Situated on Holy Island, the town of Holyhead floats off the shore of Anglesey. The harbour acts as an important Irish Port while the incoming boats make for a pretty spectacle.
I- St Ives Bay
Boats bobbing on crystal waters and the sun setting behind the lighthouse on Crab Rock- we challenge you not to stand in awe of this magical scene.
J- John O’Groats
The most Northern point of mainland Britain is definitely one for the list. Gorgeous coastal walks, sea views and the iconic signpost are just three reasons to venture North and then some.
K-King Arthur’s castle Tintagel
Home to the legend of King Arthur and Merlin’s cave. The remains of this ancient castle overlook gorgeous coastal views of the sea and rugged beach below.
L- Lake Windermere
The second best view in the UK and a magical location in the Lake District. We suggest checking out all the best angles here ___hyperlink__
M- Mam Tor
An incredible sight in the Peak District form its overwhelming 1,695ft height. Stand and look out from the summit with a sense of awe and pride.
N- Norfolk Broads
Make your way down the network of rivers and lakes on a hire boat and take in the Norfolk views. With 7 rivers and 63 broads (lakes) you’re bound to find the perfect waterside bar or restaurant to take your fancy.
O- Overlooking Woolacombe Beach
Situated between Morte Point and Baggy point, Woolecombe has been awarded ‘England for Excellence Gold Award’ for best family resort. The village also hosts a selection of great pubs and restaurants.
P- Poole Harbour
Sailboats, yachts, quaint little streets and a community feel- all the things that make Poole harbour a lovely place to visit. This Dorset location will have you lapping up every last second of the views.
Q- Quantock Hills
Not one in our survey but England’s first Area of Outstanding Natural Beauty in 1956. The Somerset woodland and oakland gives birth to a colourful spectrum of flowers just as beautiful as its award suggests.
R- Old Harry Rocks
Take a picturesque walk along the chalky cliffs, left adrift on the Dorset coast. For the more adventurous, why not think about hiring a kayak from Studland Beach to get the full impact?
S- Sussex Downs from Devil’s Dyke
Lush green grass and rolling hills stretch as far as the eye can see, except, after the scenic walk up the Dyke, you’ll be able to look south to the sea as well! Beautiful.
T- Tenby coastline
The Welsh coastal resort that used to be a stronghold, hence the wall built across its front.
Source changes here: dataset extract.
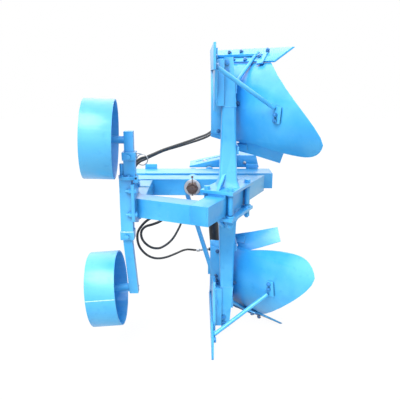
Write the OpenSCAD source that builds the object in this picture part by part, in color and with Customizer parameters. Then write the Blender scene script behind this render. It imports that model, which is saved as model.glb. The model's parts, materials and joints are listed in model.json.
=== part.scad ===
// Mounted reversible plough with two opposed bottoms, a turnover shaft and a pair of gauge wheels.
// Lengths are millimetres. X points to the right of travel, Y forward, Z up, and the sole stands on z = 0.

/* [Frame beams] */
// Side of the square main and rear beams
tube_side = 100; // [90:1:110]
// Wall of the beam tubes
tube_wall = 8; // [5:0.5:10]
// Angle of the main beam to the direction of travel
beam_skew = 25.3; // [23:0.1:27]
// Distance from the rear corner to the rear face of the front beam
front_beam_y = 656; // [640:1:670]
// Depth of the front beam along the travel
front_beam_depth = 122; // [100:1:130]
// Reach of the front beam to the left of the rear corner
front_beam_reach = 430; // [400:1:450]
// Distance of the rear beam's left end from the rear corner
rear_beam_reach = 368; // [360:1:372]
// Width of the side rail between the two cross beams
rail_width = 74; // [50:1:80]
// Depth of the step cut in the top of the side rail
rail_step = 18; // [8:1:25]

/* [Turnover] */
// Height of the turnover axis over the sole
axis_height = 810; // [780:1:840]
// Sideways place of the turnover axis
axis_x = -86; // [-96:1:-76]
// Diameter of the turnover shaft
shaft_d = 60; // [50:1:62]
// Diameter of the threaded rear end of the shaft
thread_d = 42; // [36:1:44]
// Outer diameter of the sleeve through the front beam
boss_d = 80; // [76:1:90]
// Outer diameter of the bearing tube through the hitch beam
hub_d = 92; // [88:1:96]
// Outer diameter of the two bearing bushes
bush_d = 72; // [68:1:76]
// Radial running clearance of the shaft in its bushes
bush_gap = 0.05; // [0.02:0.01:0.1]
// Across-corner diameter of the castle nut
nut_d = 74; // [66:1:80]
// Thickness of the castle nut
nut_length = 40; // [34:1:44]
// Diameter of the thrust washer
washer_d = 100; // [90:1:104]
// Thickness of the thrust washer
washer_length = 8; // [5:0.5:10]
// Diameter of the split pin
split_pin_d = 6; // [4:0.5:8]

/* [Headstock] */
// Distance from the rear corner to the rear face of the hitch beam
hitch_beam_y = 845; // [835:1:855]
// Depth of the hitch beam along the travel
hitch_beam_depth = 165; // [150:1:175]
// Height of the hitch beam
hitch_beam_height = 100; // [90:1:104]
// Left end of the hitch beam
hitch_left = -497; // [-505:1:-490]
// Right end of the hitch beam
hitch_right = 430; // [420:1:440]
// Spread of the lower link pins, centre to centre of their brackets
link_spread = 683; // [660:1:700]
// Diameter of the lower link pins
link_pin_d = 22; // [20:0.1:28]
// Free length of a lower link pin
link_pin_free = 75; // [60:1:90]
// Bore of the mast for the top link's pin
top_bore_d = 19.5; // [16:0.1:22]
// Height of the top link's bore over the lower link pins
mast_height = 460; // [440:1:470]
// Clear width between the two mast plates
mast_gap = 52; // [48:1:56]
// Thickness of the mast plates
mast_plate = 12; // [8:0.5:14]
// Side of the square parking stand tube
stand_side = 40; // [35:1:42]
// Clearance of the stand tube in its sleeve
stand_gap = 0.5; // [0.3:0.1:1]
// Width of the parking stand's foot
foot_side = 96; // [80:1:120]
// Diameter of the turnover cylinder's barrel
barrel_d = 70; // [60:1:76]
// Length of the barrel from its pivot to its gland
barrel_length = 440; // [420:1:450]
// Diameter of the cylinder rod
rod_d = 35; // [30:1:40]
// Radius of the turnover crank
crank_r = 115; // [110:1:120]
// Distance from the turnover axis to the cylinder's base pivot
pivot_reach = 621; // [615:1:626]
// Gap between the crank's front face and the cylinder rod
rod_gap = 2.5; // [2:0.5:5]
// Diameter of the cylinder's base pin and crank pin
cylinder_pin_d = 25; // [20:1:28]

/* [Wheel post] */
// Side of the square wheel post
post_side = 62; // [58:1:64]
// Wall of the wheel post
post_wall = 7; // [5:0.5:7.5]
// Sideways place of the wheel post
post_x = -415; // [-418:1:-413]
// Distance of the wheel post forward of the rear corner
post_y = 171; // [168:1:174]
// Thickness of each bolted post plate
post_plate_t = 8; // [6:0.5:9]
// Side of the square wheel arms
arm_side = 46; // [42:1:47]
// Sideways place of the upper wheel arm
upper_arm_x = -393; // [-395:1:-391]
// Outer side of the upper sleeve
sleeve_side = 57; // [54:1:60]
// Clearance between an arm and its sleeve
arm_gap = 1; // [0.5:0.1:1.5]
// Lean of the lower wheel arm below the post
lower_lean = 4.5; // [0:0.1:6]
// Travel of each wheel arm
arm_travel = 80; // [40:1:90]

/* [Wheels] */
// Outer diameter of the gauge wheels
wheel_d = 396; // [370:1:410]
// Width of the wheel rim
wheel_width = 152; // [130:1:160]
// Thickness of the rim
rim_wall = 6; // [4:0.5:8]
// Height of the upper axle over the turnover axis
upper_axle_z = 352; // [340:1:360]
// Depth of the lower axle below the turnover axis
lower_axle_z = 434; // [425:1:440]
// Gap between an arm and the inner edge of its wheel
wheel_stand_off = 44; // [40:1:50]
// Diameter of the stub axles
axle_d = 38; // [34:1:42]
// Toe-out of the upper wheel
upper_toe = 4; // [0:0.1:5]
// Camber of the upper wheel
upper_camber = 2.2; // [0:0.1:4]

/* [Plough bottoms] */
// Radius of the mouldboard's curve
board_r = 330; // [326:1:334]
// Thickness of the mouldboard
board_t = 8; // [6:0.5:10]
// Height of the curve's centre over the sole
board_centre_h = 351; // [345:1:355]
// Cutting edge's reach along the share's normal
share_reach = 641; // [639:1:643]
// Lead of the curve's centre over the cutting edge
board_lead = 74; // [71:1:77]
// Pitch of the share
share_pitch = 35; // [34:0.1:36]
// Thickness of the share
share_t = 10; // [8:0.5:12]
// Height of the share's top edge
share_h = 81; // [80:1:82]
// Height of the landside bar
landside_h = 120; // [110:1:125]
// Thickness of the landside bar
landside_t = 12; // [8:0.5:12]
// Sideways place of the landside face
landside_x = 22; // [20:1:24]
// Distance of the heel forward of the rear corner
heel_y = 60; // [50:1:75]
// Diameter of the brace rods
brace_d = 22; // [18:1:25]
// Distance along the main beam to the centre of the leg clamp
clamp_t = 370; // [366:1:374]
// Spacing of the clamp bolts along the main beam
clamp_bolt_pitch = 253; // [245:1:260]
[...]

The multi-coloured houses and sandy bay have no doubt won the town its attractive reputation.
U- Ullswater Lake
The second-largest in the Lake District but no less breathtaking. Enjoy the view from a hike, or on the lake itself with watersports hire, boat trips and fishing.
V- View over The Solent
This strip of sea runs between the Isle of Wight and mainland England and is popular for the views looking out. Although a major shipping route, the area is also a great spot for watersports.
W- White Cliffs of Dover
This self-explanatory location is Britain’s favourite view according to our survey. Whether it’s the sheer scale of the cliffs or the familiarity of returning from France, there’s just something about it that we love.
A national park of moorland and woodland resting between Somerset and Dorset. Perfect for wildlife sightings, the area is just teeming with life and plenty of natural wonders.
Y- Yorkshire Dales
Home to beautiful scenery and an excellent location for wildlife, the National Park is 1,762 square kilometres of natural splendour.
This village wasn’t in the survey but it’s too pretty not to be our letter Z. Housing around only 400 people, there is an obvious community spirit and some great views over Dartmoor.